Provided records
<<<<

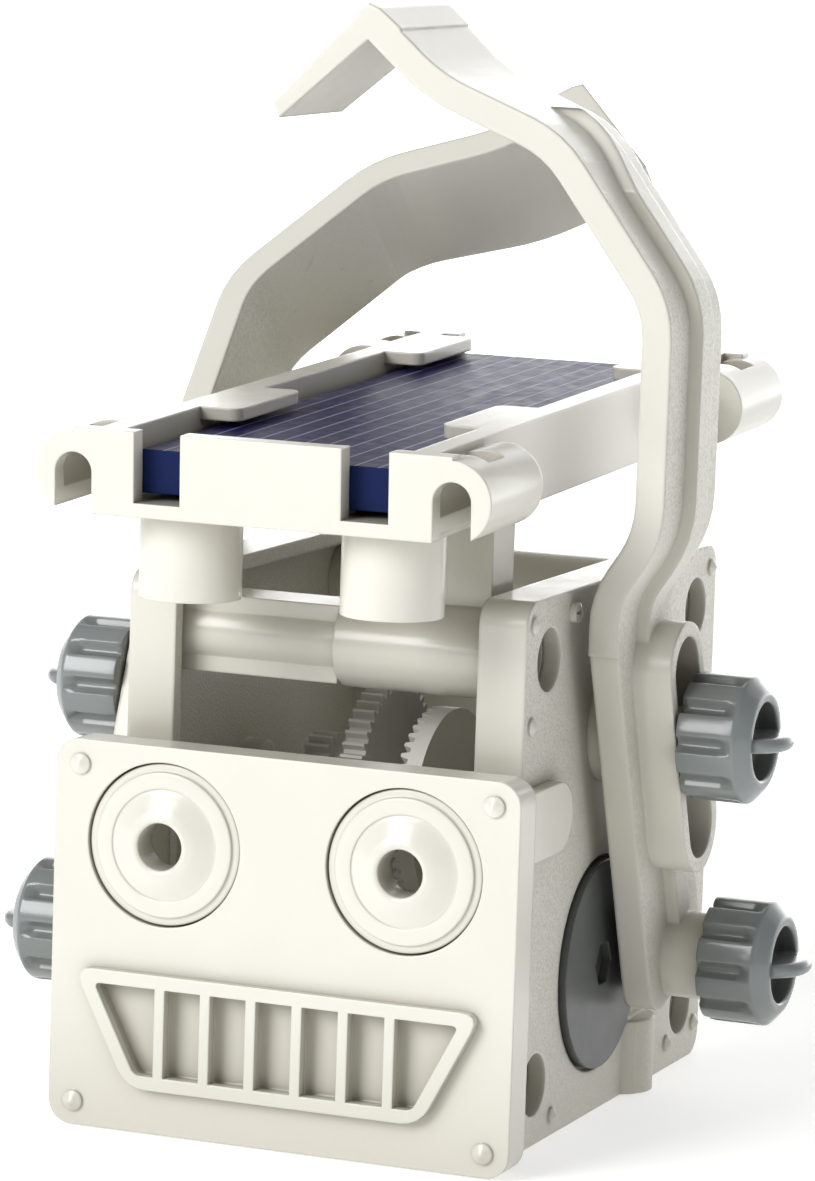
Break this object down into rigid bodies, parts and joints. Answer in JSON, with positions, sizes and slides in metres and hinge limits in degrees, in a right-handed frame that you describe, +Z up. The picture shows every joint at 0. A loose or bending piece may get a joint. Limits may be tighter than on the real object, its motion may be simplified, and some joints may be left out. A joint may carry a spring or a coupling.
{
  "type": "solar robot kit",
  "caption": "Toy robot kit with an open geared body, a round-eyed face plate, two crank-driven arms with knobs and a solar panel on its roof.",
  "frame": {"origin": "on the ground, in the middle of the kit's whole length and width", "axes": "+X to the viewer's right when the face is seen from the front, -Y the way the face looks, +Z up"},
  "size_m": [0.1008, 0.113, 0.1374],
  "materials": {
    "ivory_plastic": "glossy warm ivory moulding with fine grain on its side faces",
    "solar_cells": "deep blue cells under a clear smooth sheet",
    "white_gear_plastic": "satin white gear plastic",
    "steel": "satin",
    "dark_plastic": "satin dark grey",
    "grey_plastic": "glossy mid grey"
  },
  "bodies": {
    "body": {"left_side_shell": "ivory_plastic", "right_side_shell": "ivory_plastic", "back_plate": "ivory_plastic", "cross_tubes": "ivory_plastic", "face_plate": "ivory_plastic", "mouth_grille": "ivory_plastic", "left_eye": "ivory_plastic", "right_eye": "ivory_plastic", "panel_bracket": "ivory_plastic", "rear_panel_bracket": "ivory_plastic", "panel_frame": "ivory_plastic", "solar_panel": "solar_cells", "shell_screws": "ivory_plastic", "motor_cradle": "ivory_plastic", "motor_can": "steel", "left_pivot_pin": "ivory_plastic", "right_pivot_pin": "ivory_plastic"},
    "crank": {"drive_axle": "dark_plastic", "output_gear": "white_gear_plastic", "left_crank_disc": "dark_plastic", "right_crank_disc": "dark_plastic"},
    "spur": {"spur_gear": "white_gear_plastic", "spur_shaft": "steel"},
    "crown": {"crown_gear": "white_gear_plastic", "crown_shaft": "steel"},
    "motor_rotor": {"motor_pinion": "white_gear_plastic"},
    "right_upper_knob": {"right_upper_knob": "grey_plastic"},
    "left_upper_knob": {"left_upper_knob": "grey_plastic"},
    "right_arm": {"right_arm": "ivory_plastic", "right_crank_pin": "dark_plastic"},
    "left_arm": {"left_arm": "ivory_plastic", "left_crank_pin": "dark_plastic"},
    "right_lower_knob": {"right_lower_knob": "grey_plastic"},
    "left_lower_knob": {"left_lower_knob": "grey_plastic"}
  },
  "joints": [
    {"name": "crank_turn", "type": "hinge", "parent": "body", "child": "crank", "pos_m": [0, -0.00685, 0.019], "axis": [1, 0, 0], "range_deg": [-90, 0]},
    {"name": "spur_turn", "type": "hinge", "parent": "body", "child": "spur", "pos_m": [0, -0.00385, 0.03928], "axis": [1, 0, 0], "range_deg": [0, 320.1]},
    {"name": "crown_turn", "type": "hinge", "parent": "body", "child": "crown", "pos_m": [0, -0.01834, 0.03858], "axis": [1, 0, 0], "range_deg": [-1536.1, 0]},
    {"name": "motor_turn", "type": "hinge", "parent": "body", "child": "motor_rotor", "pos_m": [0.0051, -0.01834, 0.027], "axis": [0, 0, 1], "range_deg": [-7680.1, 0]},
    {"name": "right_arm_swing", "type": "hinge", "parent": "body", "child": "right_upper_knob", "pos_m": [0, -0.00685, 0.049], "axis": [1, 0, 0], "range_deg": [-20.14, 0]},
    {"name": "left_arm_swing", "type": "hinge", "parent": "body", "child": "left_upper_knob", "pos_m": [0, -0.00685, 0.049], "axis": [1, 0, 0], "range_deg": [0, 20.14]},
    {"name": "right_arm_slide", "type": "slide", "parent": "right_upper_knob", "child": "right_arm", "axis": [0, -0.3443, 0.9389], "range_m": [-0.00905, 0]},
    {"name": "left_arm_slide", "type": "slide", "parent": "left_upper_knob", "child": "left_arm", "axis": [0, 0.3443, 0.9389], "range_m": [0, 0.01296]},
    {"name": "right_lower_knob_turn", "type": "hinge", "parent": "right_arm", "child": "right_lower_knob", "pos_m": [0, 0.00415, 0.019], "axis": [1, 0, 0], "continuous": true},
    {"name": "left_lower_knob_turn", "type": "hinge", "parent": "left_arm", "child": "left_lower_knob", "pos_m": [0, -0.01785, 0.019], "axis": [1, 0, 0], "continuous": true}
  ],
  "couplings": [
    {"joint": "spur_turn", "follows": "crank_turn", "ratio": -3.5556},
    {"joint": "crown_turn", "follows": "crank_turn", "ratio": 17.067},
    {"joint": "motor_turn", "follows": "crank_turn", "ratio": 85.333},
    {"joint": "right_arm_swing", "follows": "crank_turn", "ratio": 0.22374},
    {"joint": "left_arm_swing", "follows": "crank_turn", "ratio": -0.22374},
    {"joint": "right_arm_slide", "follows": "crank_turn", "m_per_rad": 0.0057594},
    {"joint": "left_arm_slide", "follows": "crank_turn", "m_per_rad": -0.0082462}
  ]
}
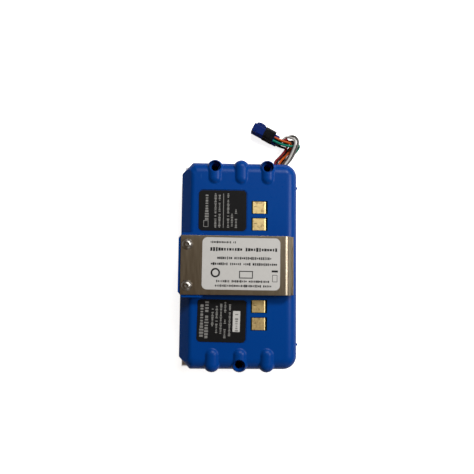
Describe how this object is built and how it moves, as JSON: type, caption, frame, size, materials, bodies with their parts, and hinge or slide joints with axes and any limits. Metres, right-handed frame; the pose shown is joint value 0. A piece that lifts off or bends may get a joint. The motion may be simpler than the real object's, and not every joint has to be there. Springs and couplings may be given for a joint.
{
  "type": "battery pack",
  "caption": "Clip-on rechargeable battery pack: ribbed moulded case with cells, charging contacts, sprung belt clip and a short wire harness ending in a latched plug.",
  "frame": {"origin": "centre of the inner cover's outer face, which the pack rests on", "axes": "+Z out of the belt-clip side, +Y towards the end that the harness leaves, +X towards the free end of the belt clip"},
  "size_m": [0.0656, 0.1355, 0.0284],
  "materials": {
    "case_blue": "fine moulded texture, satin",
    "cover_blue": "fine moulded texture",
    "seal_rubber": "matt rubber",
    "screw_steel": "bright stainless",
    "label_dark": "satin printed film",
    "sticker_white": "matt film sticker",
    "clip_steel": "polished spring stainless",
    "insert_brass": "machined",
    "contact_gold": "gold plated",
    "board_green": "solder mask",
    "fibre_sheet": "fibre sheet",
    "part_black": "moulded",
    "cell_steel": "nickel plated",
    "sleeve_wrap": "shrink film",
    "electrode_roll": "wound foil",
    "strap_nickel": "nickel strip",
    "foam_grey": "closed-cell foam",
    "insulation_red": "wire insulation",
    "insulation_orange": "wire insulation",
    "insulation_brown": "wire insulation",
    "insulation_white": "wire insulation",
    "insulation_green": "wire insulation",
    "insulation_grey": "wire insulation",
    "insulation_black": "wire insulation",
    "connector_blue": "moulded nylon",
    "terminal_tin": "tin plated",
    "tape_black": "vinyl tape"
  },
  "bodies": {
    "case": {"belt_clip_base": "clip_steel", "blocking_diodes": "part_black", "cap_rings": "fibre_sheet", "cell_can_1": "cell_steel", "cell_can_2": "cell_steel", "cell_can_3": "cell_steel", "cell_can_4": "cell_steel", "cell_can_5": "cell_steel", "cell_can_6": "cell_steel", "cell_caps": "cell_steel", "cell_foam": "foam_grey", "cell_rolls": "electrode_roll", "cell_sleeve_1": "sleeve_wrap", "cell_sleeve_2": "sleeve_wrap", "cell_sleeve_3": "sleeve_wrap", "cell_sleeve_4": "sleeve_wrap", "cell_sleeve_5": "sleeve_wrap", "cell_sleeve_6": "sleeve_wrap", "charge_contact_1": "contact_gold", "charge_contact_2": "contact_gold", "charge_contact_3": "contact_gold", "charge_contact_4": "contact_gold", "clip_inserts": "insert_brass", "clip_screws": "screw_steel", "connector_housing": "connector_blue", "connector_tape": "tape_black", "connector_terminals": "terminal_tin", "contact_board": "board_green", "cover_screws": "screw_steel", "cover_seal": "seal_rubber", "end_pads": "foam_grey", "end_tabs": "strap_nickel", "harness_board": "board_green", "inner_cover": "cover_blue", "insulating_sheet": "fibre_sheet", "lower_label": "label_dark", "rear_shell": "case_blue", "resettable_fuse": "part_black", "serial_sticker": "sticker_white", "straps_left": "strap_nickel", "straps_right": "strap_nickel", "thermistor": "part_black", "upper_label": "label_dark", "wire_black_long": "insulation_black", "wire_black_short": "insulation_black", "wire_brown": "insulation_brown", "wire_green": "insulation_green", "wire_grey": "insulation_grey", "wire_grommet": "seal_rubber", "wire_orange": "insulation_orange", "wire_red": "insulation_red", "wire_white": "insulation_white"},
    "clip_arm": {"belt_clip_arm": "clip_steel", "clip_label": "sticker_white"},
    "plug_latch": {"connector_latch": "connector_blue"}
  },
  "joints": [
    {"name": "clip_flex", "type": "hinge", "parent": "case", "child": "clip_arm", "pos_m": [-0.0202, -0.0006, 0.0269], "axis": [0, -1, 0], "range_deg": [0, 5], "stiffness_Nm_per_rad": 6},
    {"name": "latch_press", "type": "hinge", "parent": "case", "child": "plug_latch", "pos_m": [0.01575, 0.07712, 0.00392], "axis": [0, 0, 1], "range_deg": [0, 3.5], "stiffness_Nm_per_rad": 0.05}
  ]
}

>>>>

Work to complete
Go through the data and gather every line that holds "couplings".

Answer for the task
  "couplings": [
Describe how this object is built and how it moves, as JSON: type, caption, frame, size, materials, bodies with their parts, and hinge or slide joints with axes and any limits. Metres, right-handed frame; the pose shown is joint value 0. A piece that lifts off or bends may get a joint. The motion may be simpler than the real object's, and not every joint has to be there. Springs and couplings may be given for a joint.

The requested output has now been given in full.